При всех неизбежных исторических изменениях византизм в России оставался по существу тождественным самому себе, не претерпев существенных трансформаций и сохранив три основных элемента: «византийское Православие, родовое и безграничное Самодержавие наше и, может быть, наш сельский поземельный мир… Царизм наш, столь для нас плодотворный и спасительный, окреп под влиянием Православия, под влиянием византийских идей, византийской культуры. Византийские идеи и чувства сплотили в одно тело полудикую Русь»[430]. Именно византизм, как подчеркивает К. Леонтьев, дал Руси силу перенести и свергнуть татаро-монгольское иго, побеждать в войнах с Польшей, Швецией, Турцией, Францией. Больше того, Леонтьев пророчески замечает, что Россия, если будет сохранять и придерживаться традиций византизма, сможет выстоять и выдержать натиск всей объединенной Европы (что и было продемонстрировано в двух мировых войнах в XX веке).
Леонтьев видел в византизме то ядро, тот стержень, опираясь на который, Россия сможет преодолевать любые трудности на пути ее исторического развития. Неслучайно он дает глубокое, емкое и конкретное определение византизма, сравнивая его с обширным вместительным зданием, имеющим четкую, ясную внутреннюю архитектонику: «Мы знаем, например, что византизм в государстве значит — Самодержавие. В религии он значит христианство с определенными чертами, отличающими его от западных церквей, от ересей и расколов. В нравственном мире мы знаем, что византийский идеал не имеет того высокого и во многих случаях крайне преувеличенного понятия о земной личности человеческой, которое внесено в историю германским феодализмом; знаем наклонность византийского нравственного идеала к разочарованию во всем земном, в счастье, в устойчивости нашей собственной чистоты, в способности нашей к полному нравственному совершенству здесь, долу. Знаем, что византизм (как и вообще христианство) отвергает всякую надежду на всеобщее благоденствие народов; что он есть сильнейшая антитеза идее всечеловечества в смысле земного всеравенства, земной всесвободы, земного всесовершенства и вседовольства»[431]. Кроме того, византизм пронизывает и сферу культуры, литературы и искусства и дает довольно ясные представления в художественной и эстетической области.
К. Леонтьев придает византизму исключительно важное значение не только во всех сферах общественного бытия и сознания, но и, делая основной акцент на особой значимости царя и церкви в жизни России, показывает, что византизм пронизывает всю жизнь народа и государства. При этом он предостерегает, что любое отступление от византизма грозит России величайшими бедами и катастрофами, поскольку византизм является фундаментом, на котором стояла и стоит Россия: «Одним словом, с какой бы стороны мы ни взглянули на великорусскую жизнь и государство, мы увидим, что византизм, т. е. Церковь и Царь, прямо или косвенно, но во всяком случае глубоко проникают в самые недра нашего общественного организма.
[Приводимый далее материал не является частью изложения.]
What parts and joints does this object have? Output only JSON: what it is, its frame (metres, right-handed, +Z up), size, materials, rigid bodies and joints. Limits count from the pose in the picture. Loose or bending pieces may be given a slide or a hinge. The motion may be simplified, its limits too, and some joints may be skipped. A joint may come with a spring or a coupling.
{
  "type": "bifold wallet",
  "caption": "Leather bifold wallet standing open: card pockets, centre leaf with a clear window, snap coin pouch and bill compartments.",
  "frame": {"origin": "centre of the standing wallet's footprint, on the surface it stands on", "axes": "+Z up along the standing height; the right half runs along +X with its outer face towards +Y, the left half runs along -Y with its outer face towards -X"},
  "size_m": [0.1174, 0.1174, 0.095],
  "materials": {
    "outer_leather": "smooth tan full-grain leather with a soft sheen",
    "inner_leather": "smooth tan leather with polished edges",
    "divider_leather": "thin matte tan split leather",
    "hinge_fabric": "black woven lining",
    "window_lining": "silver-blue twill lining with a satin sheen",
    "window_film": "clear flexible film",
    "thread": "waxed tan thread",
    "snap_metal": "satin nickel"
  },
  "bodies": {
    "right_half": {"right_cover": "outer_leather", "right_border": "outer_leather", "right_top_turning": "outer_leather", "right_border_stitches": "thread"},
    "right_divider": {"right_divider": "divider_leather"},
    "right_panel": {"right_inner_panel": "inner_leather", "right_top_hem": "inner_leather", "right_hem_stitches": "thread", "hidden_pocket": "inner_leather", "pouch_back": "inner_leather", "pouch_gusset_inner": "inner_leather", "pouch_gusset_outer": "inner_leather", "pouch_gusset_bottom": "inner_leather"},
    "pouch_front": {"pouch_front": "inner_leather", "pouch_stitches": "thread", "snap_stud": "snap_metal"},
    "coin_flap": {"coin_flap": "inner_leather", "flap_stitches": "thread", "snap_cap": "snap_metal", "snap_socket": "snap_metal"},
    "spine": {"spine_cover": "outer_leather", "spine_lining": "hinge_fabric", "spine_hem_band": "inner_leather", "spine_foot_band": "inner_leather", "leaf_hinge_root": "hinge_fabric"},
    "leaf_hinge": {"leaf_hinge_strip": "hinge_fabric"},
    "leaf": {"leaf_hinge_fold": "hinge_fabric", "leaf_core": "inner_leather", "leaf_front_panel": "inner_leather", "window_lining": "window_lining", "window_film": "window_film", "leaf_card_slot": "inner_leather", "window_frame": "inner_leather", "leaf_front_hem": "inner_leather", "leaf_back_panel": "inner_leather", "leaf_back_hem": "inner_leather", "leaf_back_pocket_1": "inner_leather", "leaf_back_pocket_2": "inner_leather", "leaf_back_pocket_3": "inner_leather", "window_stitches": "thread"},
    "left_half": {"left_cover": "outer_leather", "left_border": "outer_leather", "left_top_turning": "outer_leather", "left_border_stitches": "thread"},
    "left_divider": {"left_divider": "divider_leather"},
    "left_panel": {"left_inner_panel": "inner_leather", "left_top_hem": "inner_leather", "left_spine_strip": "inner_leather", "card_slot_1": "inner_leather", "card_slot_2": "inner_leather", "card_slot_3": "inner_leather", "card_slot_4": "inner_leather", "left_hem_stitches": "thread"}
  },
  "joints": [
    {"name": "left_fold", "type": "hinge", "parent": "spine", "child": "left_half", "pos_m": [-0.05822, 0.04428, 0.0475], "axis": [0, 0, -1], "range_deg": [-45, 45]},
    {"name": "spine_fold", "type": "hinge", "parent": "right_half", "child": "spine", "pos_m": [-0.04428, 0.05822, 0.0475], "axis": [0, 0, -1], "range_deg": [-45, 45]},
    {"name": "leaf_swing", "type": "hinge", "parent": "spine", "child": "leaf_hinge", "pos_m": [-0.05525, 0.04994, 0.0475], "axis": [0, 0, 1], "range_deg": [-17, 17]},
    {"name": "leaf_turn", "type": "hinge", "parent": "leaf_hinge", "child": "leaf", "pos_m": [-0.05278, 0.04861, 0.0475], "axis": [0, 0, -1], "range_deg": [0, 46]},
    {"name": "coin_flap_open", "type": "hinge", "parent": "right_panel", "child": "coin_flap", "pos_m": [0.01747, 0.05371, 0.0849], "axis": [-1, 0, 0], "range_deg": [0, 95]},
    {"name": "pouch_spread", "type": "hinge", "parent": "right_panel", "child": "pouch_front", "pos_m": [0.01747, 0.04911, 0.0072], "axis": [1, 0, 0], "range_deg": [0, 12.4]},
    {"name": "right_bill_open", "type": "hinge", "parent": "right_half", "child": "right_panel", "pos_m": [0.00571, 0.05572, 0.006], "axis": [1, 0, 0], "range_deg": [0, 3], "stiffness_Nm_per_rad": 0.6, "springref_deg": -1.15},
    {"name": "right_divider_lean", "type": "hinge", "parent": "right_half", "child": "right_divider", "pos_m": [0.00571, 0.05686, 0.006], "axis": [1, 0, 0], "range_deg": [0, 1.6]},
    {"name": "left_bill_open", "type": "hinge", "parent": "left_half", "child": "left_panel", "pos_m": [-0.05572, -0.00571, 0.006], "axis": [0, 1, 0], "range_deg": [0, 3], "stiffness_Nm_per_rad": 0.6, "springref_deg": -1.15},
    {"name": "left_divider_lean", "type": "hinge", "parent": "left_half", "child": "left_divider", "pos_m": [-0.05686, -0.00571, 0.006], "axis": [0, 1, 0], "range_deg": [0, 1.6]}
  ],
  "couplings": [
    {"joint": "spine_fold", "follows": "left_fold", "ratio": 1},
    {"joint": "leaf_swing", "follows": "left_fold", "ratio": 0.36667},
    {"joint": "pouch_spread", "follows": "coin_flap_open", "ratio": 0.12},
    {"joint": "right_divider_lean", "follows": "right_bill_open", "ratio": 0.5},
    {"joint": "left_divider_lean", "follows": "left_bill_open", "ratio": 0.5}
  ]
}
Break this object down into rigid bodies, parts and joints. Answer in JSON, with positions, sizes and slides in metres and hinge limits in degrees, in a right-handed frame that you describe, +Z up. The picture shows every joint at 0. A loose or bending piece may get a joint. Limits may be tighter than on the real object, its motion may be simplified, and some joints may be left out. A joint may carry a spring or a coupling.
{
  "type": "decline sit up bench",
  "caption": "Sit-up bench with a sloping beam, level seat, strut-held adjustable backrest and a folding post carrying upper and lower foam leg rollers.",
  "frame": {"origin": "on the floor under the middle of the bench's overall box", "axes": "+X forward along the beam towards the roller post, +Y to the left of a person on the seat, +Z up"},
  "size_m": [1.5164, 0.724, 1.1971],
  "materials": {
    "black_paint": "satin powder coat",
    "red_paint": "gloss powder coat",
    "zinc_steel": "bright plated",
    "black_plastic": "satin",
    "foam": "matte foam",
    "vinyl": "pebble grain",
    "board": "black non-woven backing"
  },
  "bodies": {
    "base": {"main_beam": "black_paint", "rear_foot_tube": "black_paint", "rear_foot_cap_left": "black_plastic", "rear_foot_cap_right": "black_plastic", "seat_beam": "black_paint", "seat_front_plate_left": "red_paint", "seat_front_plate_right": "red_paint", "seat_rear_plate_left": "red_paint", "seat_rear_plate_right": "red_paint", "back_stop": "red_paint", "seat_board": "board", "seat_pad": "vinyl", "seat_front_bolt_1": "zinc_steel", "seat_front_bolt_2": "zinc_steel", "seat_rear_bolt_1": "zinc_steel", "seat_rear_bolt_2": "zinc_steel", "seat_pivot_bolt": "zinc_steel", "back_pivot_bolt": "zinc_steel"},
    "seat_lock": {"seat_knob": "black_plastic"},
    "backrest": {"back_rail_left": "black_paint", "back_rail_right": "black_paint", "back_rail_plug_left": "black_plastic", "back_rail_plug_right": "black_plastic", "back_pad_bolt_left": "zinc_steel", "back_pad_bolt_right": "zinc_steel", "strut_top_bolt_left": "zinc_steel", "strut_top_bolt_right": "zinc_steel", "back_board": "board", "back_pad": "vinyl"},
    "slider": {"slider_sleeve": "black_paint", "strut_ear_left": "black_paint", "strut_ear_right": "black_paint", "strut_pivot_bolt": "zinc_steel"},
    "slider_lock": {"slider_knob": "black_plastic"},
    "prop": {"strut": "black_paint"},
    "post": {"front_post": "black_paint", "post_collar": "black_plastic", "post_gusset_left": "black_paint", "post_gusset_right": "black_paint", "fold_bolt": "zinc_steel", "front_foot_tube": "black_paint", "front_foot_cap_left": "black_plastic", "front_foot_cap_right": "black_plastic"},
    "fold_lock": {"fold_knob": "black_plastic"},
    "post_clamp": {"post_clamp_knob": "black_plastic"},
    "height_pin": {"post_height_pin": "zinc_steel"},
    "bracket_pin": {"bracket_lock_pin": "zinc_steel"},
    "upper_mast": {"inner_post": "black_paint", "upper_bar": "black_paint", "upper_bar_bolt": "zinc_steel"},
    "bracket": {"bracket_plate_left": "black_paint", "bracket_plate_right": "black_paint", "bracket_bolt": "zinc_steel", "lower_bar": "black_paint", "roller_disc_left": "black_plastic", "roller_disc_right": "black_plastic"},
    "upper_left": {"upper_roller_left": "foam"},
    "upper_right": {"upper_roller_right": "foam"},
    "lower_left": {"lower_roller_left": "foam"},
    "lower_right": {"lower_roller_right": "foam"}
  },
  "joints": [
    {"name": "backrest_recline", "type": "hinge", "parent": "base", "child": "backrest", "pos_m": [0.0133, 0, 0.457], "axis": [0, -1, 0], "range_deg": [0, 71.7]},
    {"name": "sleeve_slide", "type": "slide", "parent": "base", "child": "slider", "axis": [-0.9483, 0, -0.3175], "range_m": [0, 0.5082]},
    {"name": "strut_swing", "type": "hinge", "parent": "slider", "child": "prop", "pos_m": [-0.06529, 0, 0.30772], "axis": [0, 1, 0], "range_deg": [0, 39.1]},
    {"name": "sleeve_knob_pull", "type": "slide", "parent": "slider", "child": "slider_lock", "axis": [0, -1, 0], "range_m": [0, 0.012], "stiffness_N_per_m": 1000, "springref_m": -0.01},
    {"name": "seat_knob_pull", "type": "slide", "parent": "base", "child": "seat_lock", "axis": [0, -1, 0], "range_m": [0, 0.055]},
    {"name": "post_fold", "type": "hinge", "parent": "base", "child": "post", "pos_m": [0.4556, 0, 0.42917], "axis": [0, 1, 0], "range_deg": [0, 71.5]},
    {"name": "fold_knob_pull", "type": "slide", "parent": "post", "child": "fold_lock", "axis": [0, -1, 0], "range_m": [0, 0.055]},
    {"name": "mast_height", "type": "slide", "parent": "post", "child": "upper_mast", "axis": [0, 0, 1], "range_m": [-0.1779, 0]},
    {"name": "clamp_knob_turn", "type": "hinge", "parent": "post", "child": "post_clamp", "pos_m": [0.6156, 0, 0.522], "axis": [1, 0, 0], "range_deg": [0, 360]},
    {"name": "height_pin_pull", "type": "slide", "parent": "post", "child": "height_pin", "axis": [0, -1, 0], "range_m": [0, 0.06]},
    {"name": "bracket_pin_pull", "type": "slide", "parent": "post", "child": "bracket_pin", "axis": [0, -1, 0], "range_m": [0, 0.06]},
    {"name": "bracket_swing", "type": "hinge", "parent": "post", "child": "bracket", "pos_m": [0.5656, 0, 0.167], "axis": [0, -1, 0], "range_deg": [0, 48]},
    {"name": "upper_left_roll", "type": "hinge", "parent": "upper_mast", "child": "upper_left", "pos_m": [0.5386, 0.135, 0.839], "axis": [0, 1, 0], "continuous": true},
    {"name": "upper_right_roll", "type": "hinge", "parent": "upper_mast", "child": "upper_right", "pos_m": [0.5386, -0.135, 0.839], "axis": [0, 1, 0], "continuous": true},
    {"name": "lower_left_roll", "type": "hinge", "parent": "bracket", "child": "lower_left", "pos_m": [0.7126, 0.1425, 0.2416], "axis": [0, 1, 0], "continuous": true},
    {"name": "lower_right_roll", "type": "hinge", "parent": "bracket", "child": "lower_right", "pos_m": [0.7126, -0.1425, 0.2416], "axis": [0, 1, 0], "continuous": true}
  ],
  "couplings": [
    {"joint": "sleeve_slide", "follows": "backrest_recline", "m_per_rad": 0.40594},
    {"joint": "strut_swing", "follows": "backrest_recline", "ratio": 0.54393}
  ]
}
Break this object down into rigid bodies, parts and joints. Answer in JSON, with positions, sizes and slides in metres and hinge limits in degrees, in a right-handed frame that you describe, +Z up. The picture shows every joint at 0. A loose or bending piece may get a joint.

Сила наша, дисциплина, история просвещения, поэзия, одним словом, все живое у нас сопряжено органически с родовой Монархией нашей, освященной Православием, которого мы естественные наследники и представители во вселенной.
Византизм организовал нас, система византийских идей создала величие наше, сопрягаясь с нашими патриархальными, простыми началами, с нашим, еще старым и грубым вначале, славянским материалом.
Изменяя, даже в тайных помыслах наших, этому византизму, мы погубим Россию. Ибо тайные помыслы, рано или поздно, могут найти себе случай для практического выражения»[432].
Эти пророческие предвидения К. Леонтьева были подтверждены Февральской и Октябрьской революциями 1917 года, а также развалом Советского Союза.
Во многом эти социальные катастрофы были обусловлены стремлением различных революционеров и реформаторов к осуществлению идеи всеобщего блага, которая в реальности оказывалась очередным мифом, химерой, обманом. Леонтьев с большой проницательностью раскрывает иллюзорный характер «новой религии»: «Идея всечеловеческого блага, религия всеобщей пользы, — самая холодная, прозаическая и вдобавок самая невероятная, неосновательная из всех религий.
Во всех положительных религиях, кроме огромной поэзии их, кроме их необыкновенно организующей мощи, есть еще нечто реальное, осязательное. В идее всеобщего блага реального нет ничего»[433].
Снова и снова К. Леонтьев подчеркивает значение государства и государственности для России как той великой силы, без которой ее существование невозможно, и не только ее существование, но и существование народов Европы, а может быть, и всего мира: «Если славяне призваны к чему-либо творческому, положительному, как особый ли мир истории или только как своеобразная часть европейской цивилизации, и в том, и в другом случае им нужна сила.
Сила государственная выпала в удел великороссам. Эту силу великороссы должны хранить, как священный залог истории, не только для себя, но и для всеславянской независимости.
Быть может, со временем для пособия самой Европе, против пожирающей ее медленной анархии.
И таким образом для всего человечества»[434].
Уже из этого видно, что К. Леонтьев, опираясь на свое глубокое и универсальное понимание византизма, не только продолжает развивать основополагающие идеи Афонских и Оптинских старцев, но и делает действительно радикальные выводы относительно перспектив дальнейшего развития России и Европы.